# THE PROBLEM
Locate every line that holds the string "caption" and copy it.

•••

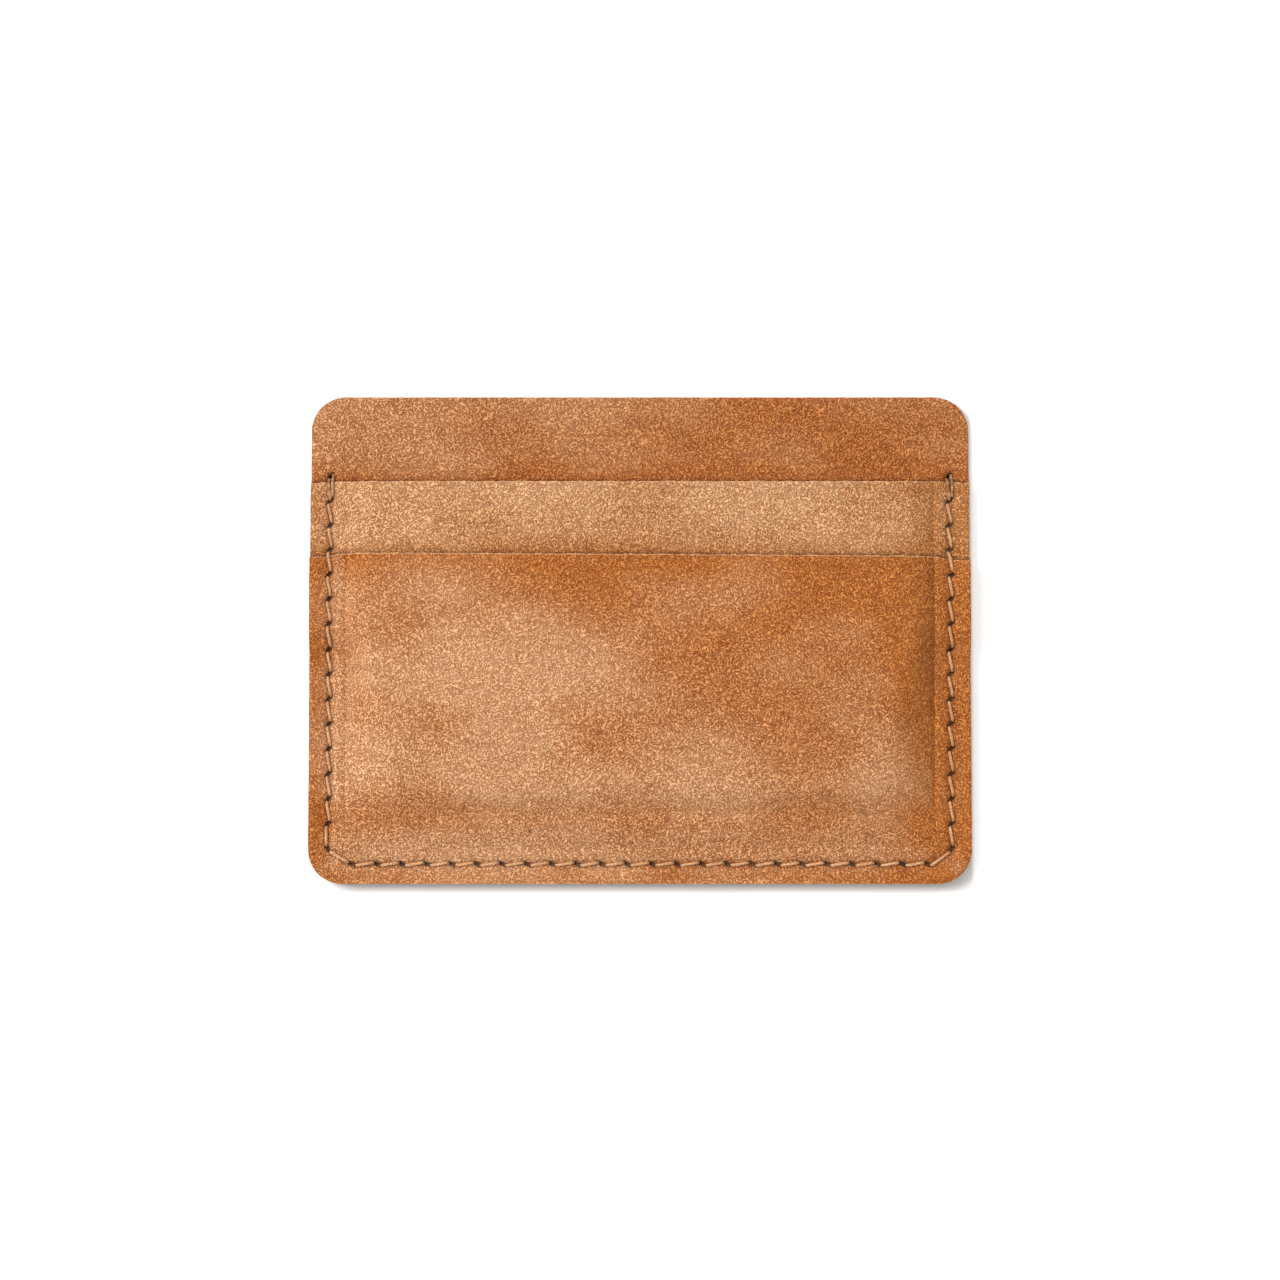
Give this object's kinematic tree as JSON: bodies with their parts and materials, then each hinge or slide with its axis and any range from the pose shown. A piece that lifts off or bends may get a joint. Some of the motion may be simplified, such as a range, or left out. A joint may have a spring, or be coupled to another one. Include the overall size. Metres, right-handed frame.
{
  "type": "card holder",
  "caption": "Slim leather card holder with a full-height back panel, a T-shaped middle pocket and a front pocket, cemented and saddle-stitched round three sides.",
  "frame": {"origin": "middle of the outline on the rear face of the back panel, which lies on the surface below", "axes": "+X to the right along the pocket mouths, +Y from the stitched bottom edge to the open pocket mouths, +Z out of the front pocket's face"},
  "size_m": [0.1, 0.074, 0.0055],
  "materials": {
    "back_leather": "matte vegetable-tanned leather with a scuffed fibrous grain, the reddest of the three",
    "t_pocket_leather": "matte vegetable-tanned leather with a scuffed fibrous grain, light and golden",
    "front_leather": "matte vegetable-tanned leather with a scuffed fibrous grain, mid caramel",
    "thread": "waxed twisted thread, satin",
    "cement": "dried contact cement, dull"
  },
  "bodies": {
    "root": {"back_panel": "back_leather", "t_pocket": "t_pocket_leather", "front_pocket": "front_leather", "ear_glue": "cement", "base_glue": "cement", "front_glue": "cement", "seam_thread": "thread", "base_thread": "thread"}
  },
  "joints": []
}
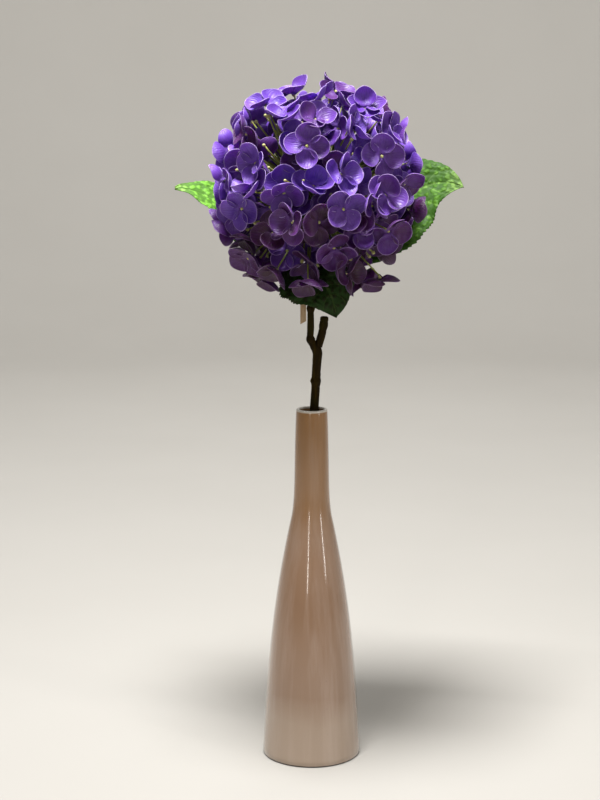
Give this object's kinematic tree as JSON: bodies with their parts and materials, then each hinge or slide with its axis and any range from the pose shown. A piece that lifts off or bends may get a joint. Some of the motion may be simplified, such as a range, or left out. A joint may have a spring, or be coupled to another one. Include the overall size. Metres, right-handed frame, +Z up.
{
  "type": "single artificial hydrangea stem in a bottle vase",
  "caption": "Tall tapered glazed bottle vase holding a leafy artificial stem with a round head of violet four-petalled florets.",
  "frame": {"origin": "middle of the vase's foot, on the surface it stands on", "axes": "+Z up, -Y towards the front, +X to the right seen from the front"},
  "size_m": [0.2754, 0.203, 0.65],
  "materials": {
    "vase_glaze": "glossy dusty pink-beige glaze with a cream lip",
    "stem_plastic": "satin olive-brown moulded plastic with nodes",
    "spray_plastic": "satin pale green moulded plastic",
    "leaf_cloth": "coated cloth pressed with veins, semi-gloss",
    "petal_cloth": "satin cloth pressed with fine veins, violet to plum with pale edges",
    "kraft_paper": "plain matt brown paper"
  },
  "bodies": {
    "root": {"vase": "vase_glaze", "stem": "stem_plastic", "flower_spray": "spray_plastic", "leaf_right": "leaf_cloth", "leaf_left": "leaf_cloth", "leaf_front": "leaf_cloth", "paper_label": "kraft_paper", "floret_01": "petal_cloth", "floret_02": "petal_cloth", "floret_03": "petal_cloth", "floret_04": "petal_cloth", "floret_05": "petal_cloth", "floret_06": "petal_cloth", "floret_07": "petal_cloth", "floret_08": "petal_cloth", "floret_09": "petal_cloth", "floret_10": "petal_cloth", "floret_11": "petal_cloth", "floret_12": "petal_cloth", "floret_13": "petal_cloth", "floret_14": "petal_cloth", "floret_15": "petal_cloth", "floret_16": "petal_cloth", "floret_17": "petal_cloth", "floret_18": "petal_cloth", "floret_19": "petal_cloth", "floret_20": "petal_cloth", "floret_21": "petal_cloth", "floret_22": "petal_cloth", "floret_23": "petal_cloth", "floret_24": "petal_cloth", "floret_25": "petal_cloth", "floret_26": "petal_cloth", "floret_27": "petal_cloth", "floret_28": "petal_cloth", "floret_29": "petal_cloth", "floret_30": "petal_cloth", "floret_31": "petal_cloth", "floret_32": "petal_cloth", "floret_33": "petal_cloth", "floret_34": "petal_cloth", "floret_35": "petal_cloth", "floret_36": "petal_cloth", "floret_37": "petal_cloth", "floret_38": "petal_cloth", "floret_39": "petal_cloth", "floret_40": "petal_cloth", "floret_41": "petal_cloth", "floret_42": "petal_cloth", "floret_43": "petal_cloth", "floret_44": "petal_cloth", "floret_45": "petal_cloth", "floret_46": "petal_cloth", "floret_47": "petal_cloth", "floret_48": "petal_cloth", "floret_49": "petal_cloth", "floret_50": "petal_cloth", "floret_51": "petal_cloth", "floret_52": "petal_cloth"}
  },
  "joints": []
}
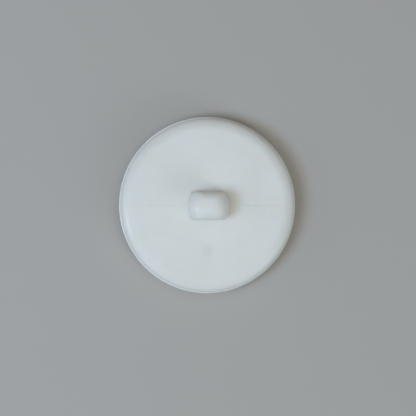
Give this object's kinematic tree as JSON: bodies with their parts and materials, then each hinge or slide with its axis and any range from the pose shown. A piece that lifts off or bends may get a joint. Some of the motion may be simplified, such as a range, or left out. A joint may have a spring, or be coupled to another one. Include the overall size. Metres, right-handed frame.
{
  "type": "sew-on shank button",
  "caption": "Round white moulded button, made of a domed face cap and a snap-in back plate whose solid shank has a cross hole for thread.",
  "frame": {"origin": "middle of the flat land of the face, on the plane that the button lies on face down", "axes": "+Z from the face up through the shank, +Y along the thread eye, +X along the mould's parting line"},
  "size_m": [0.0254, 0.0254, 0.009],
  "materials": {
    "face_white": "polished, moulded white",
    "back_white": "satin, moulded white"
  },
  "bodies": {
    "root": {"face_cap": "face_white", "back_plate": "back_white"}
  },
  "joints": []
}
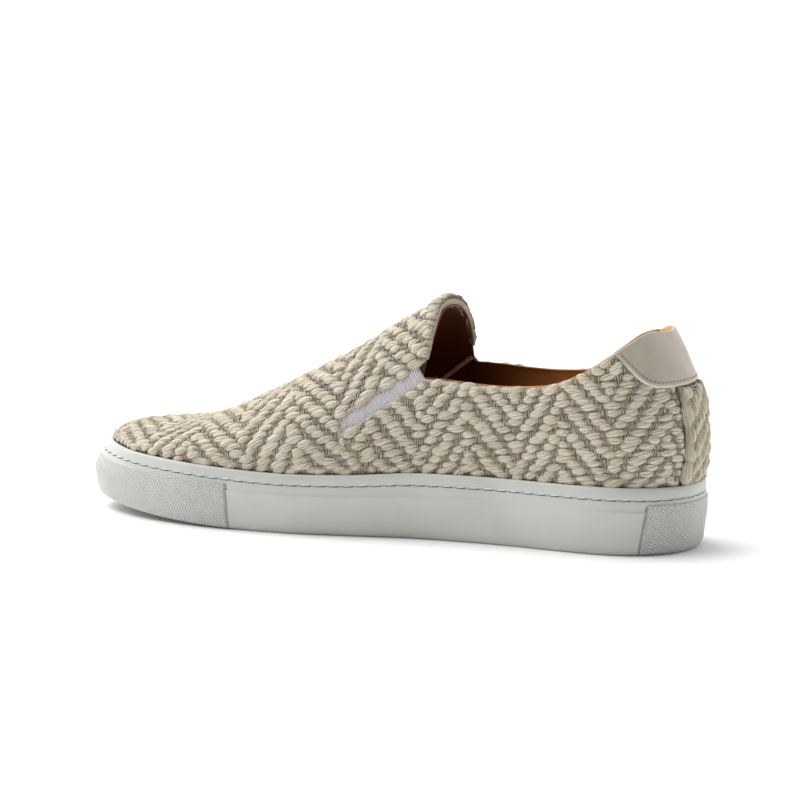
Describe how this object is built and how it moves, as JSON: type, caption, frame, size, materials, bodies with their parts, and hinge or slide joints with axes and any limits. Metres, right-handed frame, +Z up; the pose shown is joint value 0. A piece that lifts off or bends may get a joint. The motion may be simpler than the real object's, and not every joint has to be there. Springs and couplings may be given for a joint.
{
  "type": "slip-on shoe",
  "caption": "Right slip-on shoe: woven cloth upper open at the collar, elastic side gores and a leather heel tab, on a stitched rubber cup sole.",
  "frame": {"origin": "on the floor under the middle of the shoe's bounding box", "axes": "+X to the toe, +Y to the medial side, +Z up from the floor"},
  "size_m": [0.2894, 0.0986, 0.1052],
  "materials": {
    "sole_rubber": "off-white moulded rubber, satin",
    "woven_cloth": "coarse herringbone weave of cream slub cotton over thin grey-beige warps",
    "insole_leather": "tan lining leather, smooth",
    "gore_elastic": "pale grey ribbed elastic webbing",
    "tab_leather": "light taupe leather, fine grain"
  },
  "bodies": {
    "root": {"cup_sole": "sole_rubber", "upper": "woven_cloth", "insole": "insole_leather", "gore_medial": "gore_elastic", "gore_lateral": "gore_elastic", "heel_tab": "tab_leather", "heel_strip": "woven_cloth"}
  },
  "joints": []
}
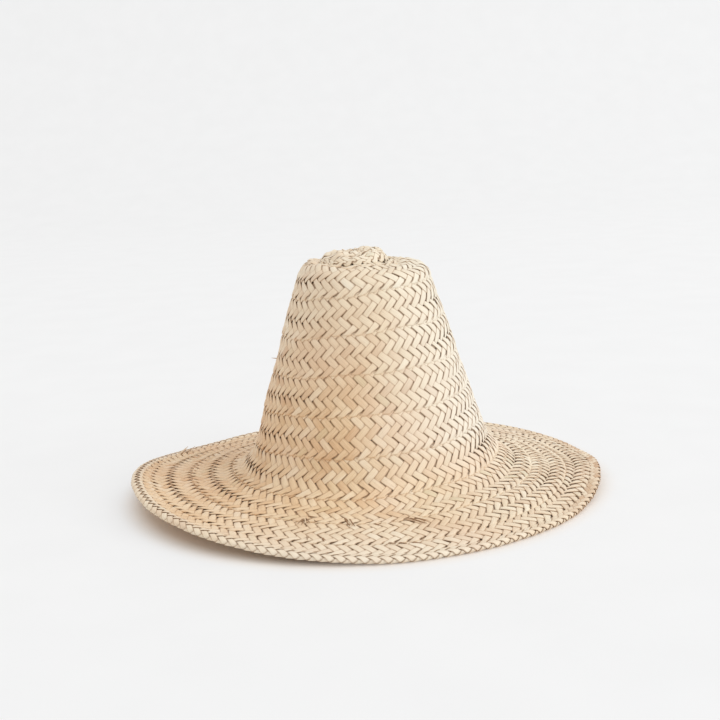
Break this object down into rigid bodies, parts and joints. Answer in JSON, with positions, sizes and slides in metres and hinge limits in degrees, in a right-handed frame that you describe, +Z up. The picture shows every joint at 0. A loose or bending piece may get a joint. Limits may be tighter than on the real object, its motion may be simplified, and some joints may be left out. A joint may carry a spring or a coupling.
{
  "type": "conical hat",
  "caption": "Conical sun hat of plaited palm leaf with a tall tapered crown, a low domed tip and a wide, gently waved brim.",
  "frame": {"origin": "centre of the rim's circle, on the surface that the brim stands on", "axes": "+Z up through the crown, -Y to the front of the hat, +X to its right as seen from the front"},
  "size_m": [0.3686, 0.3686, 0.186],
  "materials": {
    "crown_plait": "dry natural palm leaf, satin",
    "brim_plait": "dry natural palm leaf, satin",
    "tip_plait": "dry natural palm leaf, satin",
    "rim_plait": "dry natural palm leaf, satin",
    "lacing_strand": "dry twisted palm leaf, matt"
  },
  "bodies": {
    "root": {"tip_coil": "tip_plait", "tip_lacing": "lacing_strand", "crown_plait_turn_1": "crown_plait", "crown_plait_turn_2": "crown_plait", "crown_plait_turn_3": "crown_plait", "crown_plait_turn_4": "crown_plait", "crown_plait_turn_5": "crown_plait", "crown_plait_turn_6": "crown_plait", "crown_seam_lacing_1": "lacing_strand", "crown_seam_lacing_2": "lacing_strand", "crown_seam_lacing_3": "lacing_strand", "crown_seam_lacing_4": "lacing_strand", "crown_seam_lacing_5": "lacing_strand", "crown_seam_lacing_6": "lacing_strand", "brim_plait_turn_1": "brim_plait", "brim_plait_turn_2": "brim_plait", "brim_plait_turn_3": "brim_plait", "brim_plait_turn_4": "brim_plait", "brim_seam_lacing_1": "lacing_strand", "brim_seam_lacing_2": "lacing_strand", "brim_seam_lacing_3": "lacing_strand", "rim_plait": "rim_plait", "rim_lacing": "lacing_strand"}
  },
  "joints": []
}
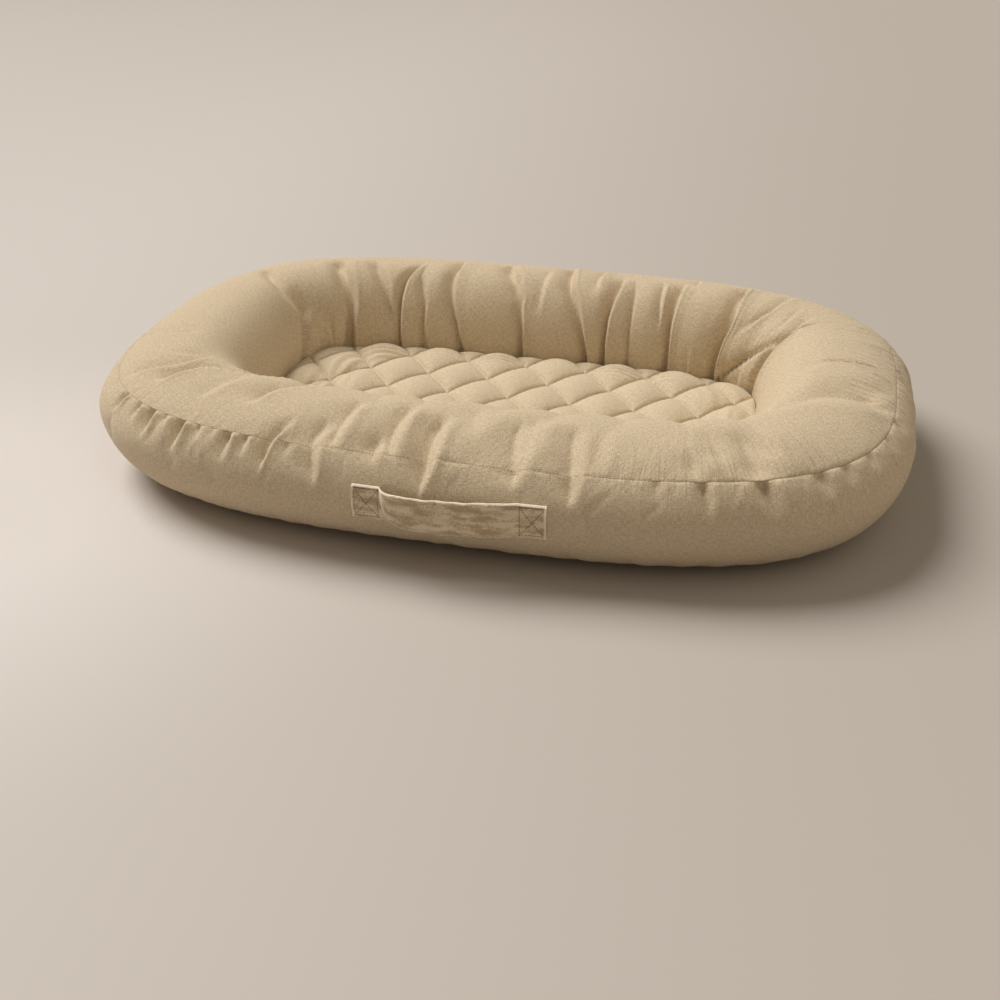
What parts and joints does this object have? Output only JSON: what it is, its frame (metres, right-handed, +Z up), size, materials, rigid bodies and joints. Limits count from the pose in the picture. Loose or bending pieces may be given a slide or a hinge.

•••

# EXERCISE RESULT
  "caption": "Slim leather card holder with a full-height back panel, a T-shaped middle pocket and a front pocket, cemented and saddle-stitched round three sides.",
  "caption": "Tall tapered glazed bottle vase holding a leafy artificial stem with a round head of violet four-petalled florets.",
  "caption": "Round white moulded button, made of a domed face cap and a snap-in back plate whose solid shank has a cross hole for thread.",
Describe how this object is built and how it moves, as JSON: type, caption, frame, size, materials, bodies with their parts, and hinge or slide joints with axes and any limits. Metres, right-handed frame, +Z up; the pose shown is joint value 0. A piece that lifts off or bends may get a joint. The motion may be simpler than the real object's, and not every joint has to be there. Springs and couplings may be given for a joint.
  "caption": "Right slip-on shoe: woven cloth upper open at the collar, elastic side gores and a leather heel tab, on a stitched rubber cup sole.",
  "caption": "Conical sun hat of plaited palm leaf with a tall tapered crown, a low domed tip and a wide, gently waved brim.",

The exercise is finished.